Insistir na simetria da dor (“a dor israelense é igual à palestina”) é, portanto, falso em seu fundamento histórico e perigoso em sua consequência política. A pergunta é: quem, após décadas de morticínio e apartheid, aceitaria um discurso de paz se estivesse vivendo sob ocupação? De que lado esse tipo de proposta simbólica colocaria o sujeito que a profere? Há momentos em que o pacifismo universalista — este profundamente atravessado por elementos cristãos — não passa de uma forma sofisticada de apagar o conflito real, material, de classes, de territórios e de corpos.

Outro aspecto central da análise é a origem das informações e a forma como elas são disseminadas. É preciso perguntar: por quais canais você soube das baixas? A Reuters? A Associated Press? O G1? Isso importa, e muito. A designação simbólica dos alvos — como “um prédio” do Mossad — encobre a história de uma das instituições mais letais de espionagem e repressão do planeta. Não se trata de celebrar a destruição, mas de nomear corretamente o que está em jogo: não era “só um prédio”, era o centro de uma estrutura responsável por intervenções e execuções clandestinas no mundo inteiro — inclusive no Brasil.

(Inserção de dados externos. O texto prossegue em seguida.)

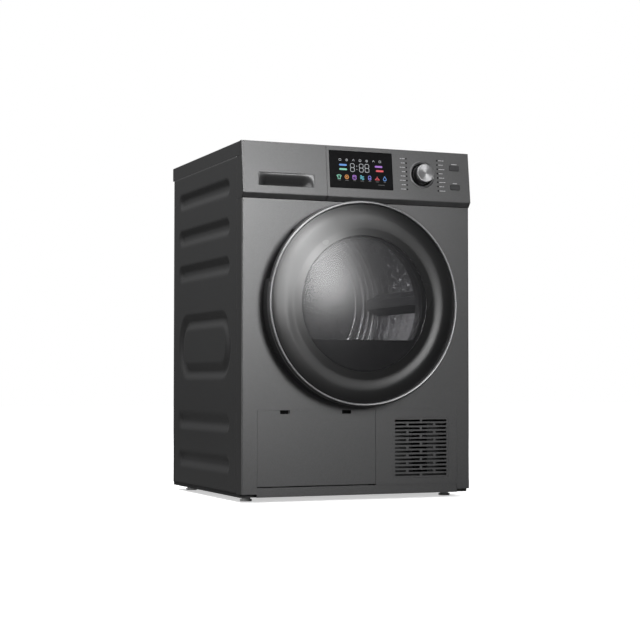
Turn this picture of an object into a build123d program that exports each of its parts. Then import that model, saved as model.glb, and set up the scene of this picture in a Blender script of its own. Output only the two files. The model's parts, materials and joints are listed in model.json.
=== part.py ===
"""Front-loading heat-pump clothes dryer, built as separate pieces.

Millimetres, +Z up, origin on the floor under the middle of the machine.
The front faces -Y, and +X is to the right of someone standing in front.
"""

import os
from math import acos, atan2, cos, degrees, hypot, pi, radians, sin

from build123d import *

os.makedirs("parts", exist_ok=True)

# ---------------------------------------------------------------- cabinet sizes
cabinet_width = 598.0
cabinet_height = 850.0
cabinet_depth = 535.0  # front panel face to the rear edge of the side panels
cover_overhang = 10.0  # the top cover reaches this far past the side panels
door_stand = 46.0  # the door's front edge, ahead of the front panel
sheet = 1.2  # folded steel
seam = 0.8  # visible joint between two panels
rest_gap = 0.3  # clearance of pieces that lie next to each other
running_gap = 0.05  # radial clearance of a shaft in its bore
flange = 12.0  # folded edge of a panel
corner_return = 36.0  # the front panel wraps this far round each side
corner_radius = 4.0

panel_bottom_z = 20.0
base_bottom_z = 12.0
base_wall = 3.0
base_rim_z = 62.0
base_setback = 14.0  # the base starts this far behind the front panel
panel_top_z = 714.0  # top of the front panel
skirt_height = 34.0  # side of the top cover
cover_wall = 2.5
cover_rib = 7.5  # depth of the cover's ribs from its top

half_width = cabinet_width / 2
front_y = door_stand - (door_stand + cabinet_depth + cover_overhang) / 2
back_y = front_y + cabinet_depth
inner_half = half_width - sheet
skirt_z = cabinet_height - skirt_height
base_floor_z = base_bottom_z + base_wall

# ------------------------------------------------------------- console and drawer
console_edge_z = panel_top_z + 12.7  # lower front edge of console and drawer
console_proud = 10.0  # that edge, ahead of the front panel
console_setback = 3.5  # the top edge, behind the front panel
console_depth = 15.0  # the cheeks end here, behind the front panel
console_wall = 2.5
drawer_width = 213.6
display_width, display_height = 166.5, 92.0
display_margin = 7.1  # from the console's left end to the display
display_up = 21.0  # from the console's lower edge, along its face
glass_thickness = 2.0
knob_inset, knob_up = 130.3, 64.0  # from the right side of the case, and up the face
knob_radius, knob_height = 22.5, 22.0
knob_shaft_radius = 3.0
bezel_radius, bezel_width, bezel_height = 34.0, 5.0, 1.6
well_depth = 2.0
button_inset, button_width, button_height = 40.5, 27.0, 13.6
button_rows = (36.8, 85.0)
button_clearance = 0.4
button_corner = 3.0
button_rise = 1.6  # the button's face, above the console's
lens_radius = 1.3
lens_reach = (-41.7, 42.8)  # the two columns, from the knob's axis
lens_rows, lens_pitch = 8, 10.9
handle_inset, handle_width = 38.2, 144.0  # from the left side of the case
handle_up, handle_height, handle_depth = 17.5, 32.5, 24.0
handle_wall = 2.0
tank_rear_gap, tank_wall = 78.0, 2.0  # from the tank to the rear edge of the side panels
tank_top_gap = 8.0
spout_radius = 15.0

# --------------------------------------------------------------------------- door
door_x, door_z = -1.5, 469.0
rim_radius, rim_wall = 246.0, 3.0
rim_rear = 4.0  # gap between the rim and the front panel
rim_front = 41.0
ring_inset, ring_width = 1.5, 6.0
window_radius = rim_radius - 83.0
trim_dish = 15.0  # the trim ring's inner edge lies this far behind its outer edge
trim_thickness = 3.0
window_thickness = 4.0
bowl_inset, bowl_taper, bowl_depth, bowl_wall = 5.0, 22.0, 74.0, 4.0
shield_drop = 86.0  # the chord of the lower shield, below the door's centre
seal_gap, seal_width = 4.0, 10.0  # from the opening to the seal
hinge_x = door_x + rim_radius - 16.5
hinge_out = 26.0  # hinge axis, ahead of the front panel
hinge_pin_radius = 3.0
hinge_span = 40.0  # half the height of the hinge
hinge_notch = 11.0  # the rim is cut away this far ahead of the hinge axis
lug_thickness = 6.0
latch_x = door_x - rim_radius + 20.0
ring_radius = rim_radius - ring_inset
bowl_radius = window_radius - bowl_inset
bowl_end_radius = bowl_radius - bowl_taper
opening_radius = rim_radius - 66.0
throat_radius = opening_radius - 5.0
seal_radius = opening_radius + seal_gap
throat_depth = 12.0

# --------------------------------------------------------------------------- drum
drum_z = 492.0
drum_radius, drum_sheet = 272.0, 1.2
drum_front, drum_rear_gap = 72.0, 57.0
drum_mouth = 206.0
drum_neck = 12.0
collar_gap, collar_wall = 7.0, 3.0  # from the drum's mouth to the collar
lifter_height, lifter_base = 45.0, 64.0
lifter_count = 3
shaft_radius = 12.5
bulkhead_y, bulkhead_thickness = 44.0, 3.0
rear_bulkhead_gap = 41.0  # ahead of the side panels' rear edge
bulkhead_half = inner_half - flange - 1.8
bulkhead_top_z = panel_top_z - 16.0
roller_radius, roller_width, roller_angle = 28.0, 20.0, 40.0
axle_radius = 6.0

collar_radius = drum_mouth - collar_gap
felt_radius = drum_radius - 36.0  # inside of the rear felt ring
drum_front_y = front_y + drum_front
drum_back_y = back_y - drum_rear_gap
rear_bulkhead_y = back_y - rear_bulkhead_gap

# --------------------------------------------------- drive, air path, heat pump
belt_y, belt_width, belt_thickness = 262.0, 12.0, 2.0
motor_x, motor_z = 170.0, 150.0
motor_radius, motor_front, motor_length = 58.0, 294.0, 88.0
motor_shaft_radius = 6.0
pulley_radius = 11.0
fan_radius, fan_width = 70.0, 36.0
fan_front = motor_front + motor_length + 18.0
idler_radius = 18.0
idler_share = 0.75  # place of the idler along the belt's lower run
arm_length = 84.0
idler_pin, pivot_pin, arm_half, arm_thickness = 4.0, 5.0, 9.0, 4.0
post_half, post_thickness = 14.0, 8.0
exchanger_left, exchanger_right = -half_width + 51.0, -16.0
exchanger_front, exchanger_rear = 68.0, cabinet_depth - 135.0
exchanger_top = 196.0
exchanger_wall = 2.5
compressor_x, compressor_depth, compressor_radius = 150.0, 148.0, 58.0
compressor_height = 150.0

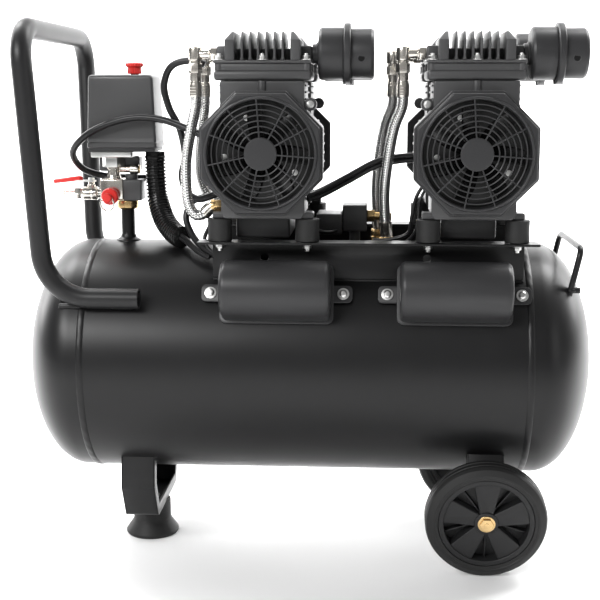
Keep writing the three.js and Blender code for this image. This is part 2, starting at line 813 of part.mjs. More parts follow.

E é aqui que a análise se conecta diretamente com nosso cotidiano periférico. O Brasil é um dos principais compradores de tecnologia e treinamento militar de Israel. O que isso significa? Significa que parte do que mata nossos alunos, nossos jovens negros e pobres nas periferias urbanas, vem de lá. É com essa tecnologia, com esse know-how de controle e eliminação do “inimigo interno”, que se estruturam nossas forças policiais. Portanto, se somos professores, educadores e militantes, não podemos nos limitar ao diagnóstico econômico. É preciso enxergar o conjunto articulado de dominação — a fome, sim, mas também o fuzil, o drone, o caveirão. Se não matam pelo estômago, matam pelo calibre .40. Não basta chorar pela vítima abstrata da guerra em Gaza e esquecer o menino morto em Manguinhos com armamento de origem israelense.

Se a paz proposta não coloca o sionismo no cálculo, se ignora a história concreta das ocupações, dos cercos, das prisões massivas, dos bombardeios e do apartheid, então ela é apenas uma estética ideológica da rendição. A paz, nesse caso, é apenas a nova linguagem do velho colonialismo.

É importante também problematizar a maneira como alguns discursos tentam isentar-se de responsabilidade crítica, em nome de um humanismo generalizante — como se a denúncia das estruturas e dos agentes históricos da violência fosse uma “tara ideológica” por parte dos que se posicionam a favor do lado oprimido. Isso não apenas é falso, como é perverso. O que está em jogo não é um fetiche pelo sofrimento, mas a recusa em apagar os elementos concretos que tornam um povo inteiro alvo sistemático de um projeto de extermínio.

E não, não se trata de querer ser paladino da verdade. Como professores e militantes, é justamente o contrário: somos obrigados a reconhecer os limites do nosso campo de atuação. Mas a recusa em assumir que há uma arquitetura política por trás de cada lamento é, sim, uma forma de participação no jogo ideológico. Os pretensos universais no capitalismo são sempre instrumentos de parcialidade. Nada mais enganoso que um discurso “humano” que esquece o nome dos responsáveis.

Estar preso na jaula de aço do capital é uma condição quase universal. Mas estar nela com consciência disso — e mais ainda: consciência de si e para si — é outra coisa. Como bem sabemos, muitos licenciados sequer alcançam esse segundo estágio. Ter consciência de que a denúncia é possível já nos tira do puro enclausuramento. E isso nos obriga a agir.

Por fim, a crítica ao Mossad, ao armamento israelense nas periferias brasileiras, à seletividade das dores e ao discurso pacifista despolitizado não é vaidade intelectual. É responsabilidade histórica. É saber que nossos alunos estão dentro dessa engrenagem. É lembrar que a guerra não está tão distante assim — ela se reflete no corpo negro alvejado, no estudante com fome, no silenciamento político que cala as denúncias nas escolas.

Quem lamenta a destruição de um prédio da inteligência israelense, sem entender o que ele representa, não está lamentando uma perda. Está, mesmo sem querer, sustentando uma estrutura.